TASK GOAL: Would you quote the material below from its first line through the line containing "DOME = 0.0006", exactly and with both ends included?

>> start

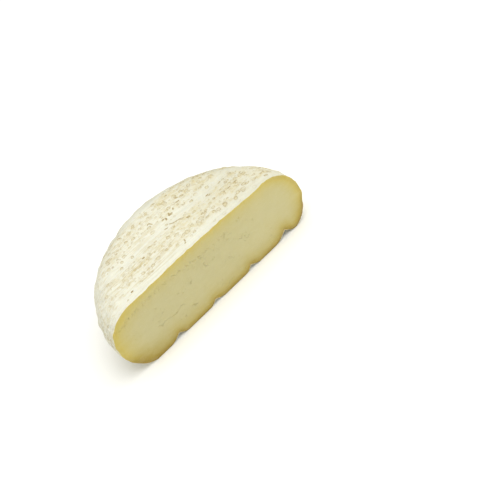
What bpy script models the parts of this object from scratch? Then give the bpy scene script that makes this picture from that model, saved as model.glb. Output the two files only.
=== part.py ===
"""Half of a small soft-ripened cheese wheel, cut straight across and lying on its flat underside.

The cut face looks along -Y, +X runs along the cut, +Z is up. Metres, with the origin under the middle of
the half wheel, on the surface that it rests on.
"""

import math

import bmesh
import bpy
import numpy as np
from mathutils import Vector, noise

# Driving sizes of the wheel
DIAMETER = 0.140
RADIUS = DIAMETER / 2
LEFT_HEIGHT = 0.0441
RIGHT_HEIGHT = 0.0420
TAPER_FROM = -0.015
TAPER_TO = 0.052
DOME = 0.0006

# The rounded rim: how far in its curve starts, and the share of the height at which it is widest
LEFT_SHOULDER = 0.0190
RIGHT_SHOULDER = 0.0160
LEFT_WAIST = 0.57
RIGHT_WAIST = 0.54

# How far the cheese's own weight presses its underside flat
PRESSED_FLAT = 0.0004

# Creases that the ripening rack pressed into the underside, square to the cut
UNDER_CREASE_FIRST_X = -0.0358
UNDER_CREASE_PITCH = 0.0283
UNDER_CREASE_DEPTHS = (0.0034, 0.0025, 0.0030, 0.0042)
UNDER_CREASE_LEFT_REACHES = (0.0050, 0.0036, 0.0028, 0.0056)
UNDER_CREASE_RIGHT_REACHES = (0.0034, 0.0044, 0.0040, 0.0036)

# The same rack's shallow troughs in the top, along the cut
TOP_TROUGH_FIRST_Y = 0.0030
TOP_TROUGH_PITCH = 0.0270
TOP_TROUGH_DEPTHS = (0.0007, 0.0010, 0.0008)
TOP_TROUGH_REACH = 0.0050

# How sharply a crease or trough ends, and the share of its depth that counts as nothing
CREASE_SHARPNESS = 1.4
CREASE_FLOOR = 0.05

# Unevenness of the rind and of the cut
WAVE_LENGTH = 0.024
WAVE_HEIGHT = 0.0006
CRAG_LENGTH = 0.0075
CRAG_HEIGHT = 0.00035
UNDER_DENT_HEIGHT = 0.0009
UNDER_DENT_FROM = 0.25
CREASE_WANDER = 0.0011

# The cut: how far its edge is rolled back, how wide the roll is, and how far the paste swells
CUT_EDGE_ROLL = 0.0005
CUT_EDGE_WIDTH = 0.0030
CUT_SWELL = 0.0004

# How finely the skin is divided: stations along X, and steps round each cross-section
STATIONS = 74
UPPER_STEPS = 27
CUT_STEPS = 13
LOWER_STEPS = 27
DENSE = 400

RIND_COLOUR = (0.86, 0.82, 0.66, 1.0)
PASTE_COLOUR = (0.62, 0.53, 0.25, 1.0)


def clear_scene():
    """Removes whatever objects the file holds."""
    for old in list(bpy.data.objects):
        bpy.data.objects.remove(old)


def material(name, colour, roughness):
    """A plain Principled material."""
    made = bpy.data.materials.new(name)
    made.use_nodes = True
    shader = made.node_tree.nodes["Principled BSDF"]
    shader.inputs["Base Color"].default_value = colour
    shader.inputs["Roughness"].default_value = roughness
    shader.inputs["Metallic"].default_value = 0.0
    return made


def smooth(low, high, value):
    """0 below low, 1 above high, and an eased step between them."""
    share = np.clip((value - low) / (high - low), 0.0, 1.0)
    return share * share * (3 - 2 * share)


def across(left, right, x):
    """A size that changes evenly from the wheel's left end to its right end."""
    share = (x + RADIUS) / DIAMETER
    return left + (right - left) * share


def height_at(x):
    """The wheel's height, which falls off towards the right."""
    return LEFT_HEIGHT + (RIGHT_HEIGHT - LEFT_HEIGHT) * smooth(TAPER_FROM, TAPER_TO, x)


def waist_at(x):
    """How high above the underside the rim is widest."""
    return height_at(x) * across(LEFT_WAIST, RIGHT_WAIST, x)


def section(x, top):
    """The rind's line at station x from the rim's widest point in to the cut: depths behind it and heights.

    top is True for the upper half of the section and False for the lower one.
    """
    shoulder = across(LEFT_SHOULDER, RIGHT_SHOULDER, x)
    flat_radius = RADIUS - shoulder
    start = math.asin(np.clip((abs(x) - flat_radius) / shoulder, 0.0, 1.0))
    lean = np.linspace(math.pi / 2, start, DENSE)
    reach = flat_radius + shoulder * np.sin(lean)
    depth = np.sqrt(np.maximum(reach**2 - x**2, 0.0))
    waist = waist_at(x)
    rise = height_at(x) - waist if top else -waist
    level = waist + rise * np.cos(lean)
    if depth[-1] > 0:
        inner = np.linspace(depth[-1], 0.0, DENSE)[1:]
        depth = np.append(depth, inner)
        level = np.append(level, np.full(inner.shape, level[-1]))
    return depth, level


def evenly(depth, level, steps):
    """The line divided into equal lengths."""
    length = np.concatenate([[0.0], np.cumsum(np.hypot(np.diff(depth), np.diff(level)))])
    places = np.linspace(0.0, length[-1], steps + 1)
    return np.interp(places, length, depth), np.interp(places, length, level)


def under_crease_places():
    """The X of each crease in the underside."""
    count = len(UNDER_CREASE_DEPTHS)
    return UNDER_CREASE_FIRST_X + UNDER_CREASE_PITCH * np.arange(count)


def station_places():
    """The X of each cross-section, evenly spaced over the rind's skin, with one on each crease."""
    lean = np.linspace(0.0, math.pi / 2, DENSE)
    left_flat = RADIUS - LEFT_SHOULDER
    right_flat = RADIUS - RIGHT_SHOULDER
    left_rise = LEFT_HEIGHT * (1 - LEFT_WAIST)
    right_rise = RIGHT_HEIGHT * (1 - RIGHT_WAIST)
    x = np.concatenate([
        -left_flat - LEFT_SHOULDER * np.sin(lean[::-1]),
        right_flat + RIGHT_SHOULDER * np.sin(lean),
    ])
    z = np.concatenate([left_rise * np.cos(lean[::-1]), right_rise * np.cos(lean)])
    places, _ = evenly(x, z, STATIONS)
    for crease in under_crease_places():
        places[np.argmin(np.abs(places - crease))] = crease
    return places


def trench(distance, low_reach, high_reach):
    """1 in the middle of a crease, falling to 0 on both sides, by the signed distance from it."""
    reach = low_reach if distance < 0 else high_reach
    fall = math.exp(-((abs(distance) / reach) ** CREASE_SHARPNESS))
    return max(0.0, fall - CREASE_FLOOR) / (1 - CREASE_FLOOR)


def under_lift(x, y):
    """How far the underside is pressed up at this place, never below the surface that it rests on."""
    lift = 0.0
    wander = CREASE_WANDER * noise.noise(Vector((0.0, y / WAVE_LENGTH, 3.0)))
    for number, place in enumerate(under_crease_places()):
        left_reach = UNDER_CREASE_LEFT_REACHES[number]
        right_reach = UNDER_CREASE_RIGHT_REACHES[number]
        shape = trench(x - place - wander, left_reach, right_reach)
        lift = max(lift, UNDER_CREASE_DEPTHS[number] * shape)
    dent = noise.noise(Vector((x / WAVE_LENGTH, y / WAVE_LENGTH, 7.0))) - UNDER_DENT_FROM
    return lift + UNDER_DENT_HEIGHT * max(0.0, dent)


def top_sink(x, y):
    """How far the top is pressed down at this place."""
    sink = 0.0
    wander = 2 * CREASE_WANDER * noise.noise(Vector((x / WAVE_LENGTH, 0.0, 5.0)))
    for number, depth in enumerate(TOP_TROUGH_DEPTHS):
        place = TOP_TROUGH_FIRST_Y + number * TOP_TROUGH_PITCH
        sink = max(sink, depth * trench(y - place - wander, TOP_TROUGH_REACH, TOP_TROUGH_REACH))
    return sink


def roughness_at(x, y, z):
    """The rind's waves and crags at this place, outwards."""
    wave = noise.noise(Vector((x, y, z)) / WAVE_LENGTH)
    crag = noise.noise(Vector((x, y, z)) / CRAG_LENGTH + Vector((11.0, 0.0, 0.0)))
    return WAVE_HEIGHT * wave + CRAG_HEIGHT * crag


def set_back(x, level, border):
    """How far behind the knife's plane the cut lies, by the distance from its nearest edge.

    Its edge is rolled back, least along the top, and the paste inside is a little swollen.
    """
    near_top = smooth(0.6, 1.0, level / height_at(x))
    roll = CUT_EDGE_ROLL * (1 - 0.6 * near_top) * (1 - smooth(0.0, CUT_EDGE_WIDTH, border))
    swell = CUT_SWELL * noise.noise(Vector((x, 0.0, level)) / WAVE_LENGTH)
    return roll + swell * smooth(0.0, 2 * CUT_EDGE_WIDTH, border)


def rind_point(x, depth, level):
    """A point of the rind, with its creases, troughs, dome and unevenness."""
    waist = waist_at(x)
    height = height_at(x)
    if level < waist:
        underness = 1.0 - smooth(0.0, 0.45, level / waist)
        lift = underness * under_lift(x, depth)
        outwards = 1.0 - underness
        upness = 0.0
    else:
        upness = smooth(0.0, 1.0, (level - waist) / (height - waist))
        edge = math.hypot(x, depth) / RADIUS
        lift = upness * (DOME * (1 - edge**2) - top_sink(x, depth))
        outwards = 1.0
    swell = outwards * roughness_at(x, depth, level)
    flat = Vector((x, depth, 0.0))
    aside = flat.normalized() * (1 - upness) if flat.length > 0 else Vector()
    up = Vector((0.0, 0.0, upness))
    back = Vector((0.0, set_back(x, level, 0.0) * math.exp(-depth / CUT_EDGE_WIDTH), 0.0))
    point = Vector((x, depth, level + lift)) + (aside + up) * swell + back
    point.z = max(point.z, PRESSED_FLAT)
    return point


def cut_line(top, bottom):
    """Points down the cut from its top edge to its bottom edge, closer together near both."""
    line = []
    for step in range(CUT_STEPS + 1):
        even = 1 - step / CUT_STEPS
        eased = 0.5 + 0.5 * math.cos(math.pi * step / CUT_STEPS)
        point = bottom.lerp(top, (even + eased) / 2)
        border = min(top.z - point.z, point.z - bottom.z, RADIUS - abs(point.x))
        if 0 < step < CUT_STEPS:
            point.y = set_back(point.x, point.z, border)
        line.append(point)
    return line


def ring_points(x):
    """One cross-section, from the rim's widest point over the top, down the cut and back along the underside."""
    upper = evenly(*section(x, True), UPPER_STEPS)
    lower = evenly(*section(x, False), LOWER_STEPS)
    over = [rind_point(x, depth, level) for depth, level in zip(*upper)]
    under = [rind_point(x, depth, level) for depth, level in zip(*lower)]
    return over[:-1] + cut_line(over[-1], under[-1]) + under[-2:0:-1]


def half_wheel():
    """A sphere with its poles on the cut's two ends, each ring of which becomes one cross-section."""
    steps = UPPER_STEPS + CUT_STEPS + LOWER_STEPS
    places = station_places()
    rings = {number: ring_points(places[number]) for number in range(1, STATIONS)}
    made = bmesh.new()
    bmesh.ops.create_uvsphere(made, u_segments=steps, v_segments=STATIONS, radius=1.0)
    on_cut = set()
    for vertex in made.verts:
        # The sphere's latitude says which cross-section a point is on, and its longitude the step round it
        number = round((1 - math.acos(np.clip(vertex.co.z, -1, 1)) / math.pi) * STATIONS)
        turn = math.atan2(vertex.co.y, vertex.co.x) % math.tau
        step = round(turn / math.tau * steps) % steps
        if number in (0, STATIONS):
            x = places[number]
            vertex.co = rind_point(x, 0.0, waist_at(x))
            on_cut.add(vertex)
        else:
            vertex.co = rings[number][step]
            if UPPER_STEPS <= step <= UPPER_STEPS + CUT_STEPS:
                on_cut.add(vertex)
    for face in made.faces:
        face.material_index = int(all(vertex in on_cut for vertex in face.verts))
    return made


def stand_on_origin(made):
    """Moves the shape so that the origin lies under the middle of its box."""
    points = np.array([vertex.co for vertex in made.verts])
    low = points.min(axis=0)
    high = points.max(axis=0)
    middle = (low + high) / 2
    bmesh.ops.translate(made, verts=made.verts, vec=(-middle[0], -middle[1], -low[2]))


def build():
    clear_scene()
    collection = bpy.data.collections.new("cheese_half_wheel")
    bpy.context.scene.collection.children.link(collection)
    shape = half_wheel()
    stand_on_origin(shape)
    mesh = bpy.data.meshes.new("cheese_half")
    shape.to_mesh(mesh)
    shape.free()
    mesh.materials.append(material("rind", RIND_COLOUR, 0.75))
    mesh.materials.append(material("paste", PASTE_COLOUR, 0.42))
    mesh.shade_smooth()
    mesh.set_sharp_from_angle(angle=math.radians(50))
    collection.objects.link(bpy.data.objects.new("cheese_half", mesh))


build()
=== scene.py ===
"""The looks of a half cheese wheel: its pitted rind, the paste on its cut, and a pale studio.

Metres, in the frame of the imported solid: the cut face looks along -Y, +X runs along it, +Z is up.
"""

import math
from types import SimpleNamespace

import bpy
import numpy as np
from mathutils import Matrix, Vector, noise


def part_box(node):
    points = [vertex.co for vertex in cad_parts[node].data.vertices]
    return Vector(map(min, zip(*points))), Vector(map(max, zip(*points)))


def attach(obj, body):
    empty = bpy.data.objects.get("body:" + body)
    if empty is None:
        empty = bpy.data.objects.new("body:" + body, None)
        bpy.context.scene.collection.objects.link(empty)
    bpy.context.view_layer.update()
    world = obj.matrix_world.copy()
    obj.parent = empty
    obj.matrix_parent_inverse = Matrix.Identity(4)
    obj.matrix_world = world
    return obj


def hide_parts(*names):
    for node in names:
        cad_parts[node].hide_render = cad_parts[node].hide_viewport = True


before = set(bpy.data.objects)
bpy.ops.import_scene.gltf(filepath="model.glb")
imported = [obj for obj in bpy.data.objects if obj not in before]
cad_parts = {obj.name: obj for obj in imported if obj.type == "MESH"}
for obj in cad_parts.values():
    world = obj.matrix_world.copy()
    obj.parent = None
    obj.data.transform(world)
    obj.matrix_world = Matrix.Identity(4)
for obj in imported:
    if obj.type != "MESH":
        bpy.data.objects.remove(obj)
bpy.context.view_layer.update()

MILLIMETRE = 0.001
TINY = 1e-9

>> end

COMPLETE OUTPUT:
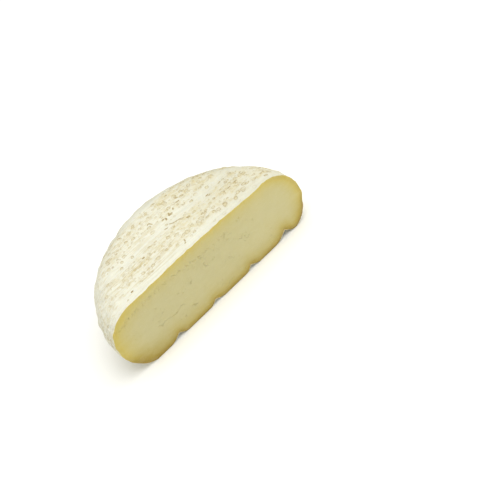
What bpy script models the parts of this object from scratch? Then give the bpy scene script that makes this picture from that model, saved as model.glb. Output the two files only.
=== part.py ===
"""Half of a small soft-ripened cheese wheel, cut straight across and lying on its flat underside.

The cut face looks along -Y, +X runs along the cut, +Z is up. Metres, with the origin under the middle of
the half wheel, on the surface that it rests on.
"""

import math

import bmesh
import bpy
import numpy as np
from mathutils import Vector, noise

# Driving sizes of the wheel
DIAMETER = 0.140
RADIUS = DIAMETER / 2
LEFT_HEIGHT = 0.0441
RIGHT_HEIGHT = 0.0420
TAPER_FROM = -0.015
TAPER_TO = 0.052
DOME = 0.0006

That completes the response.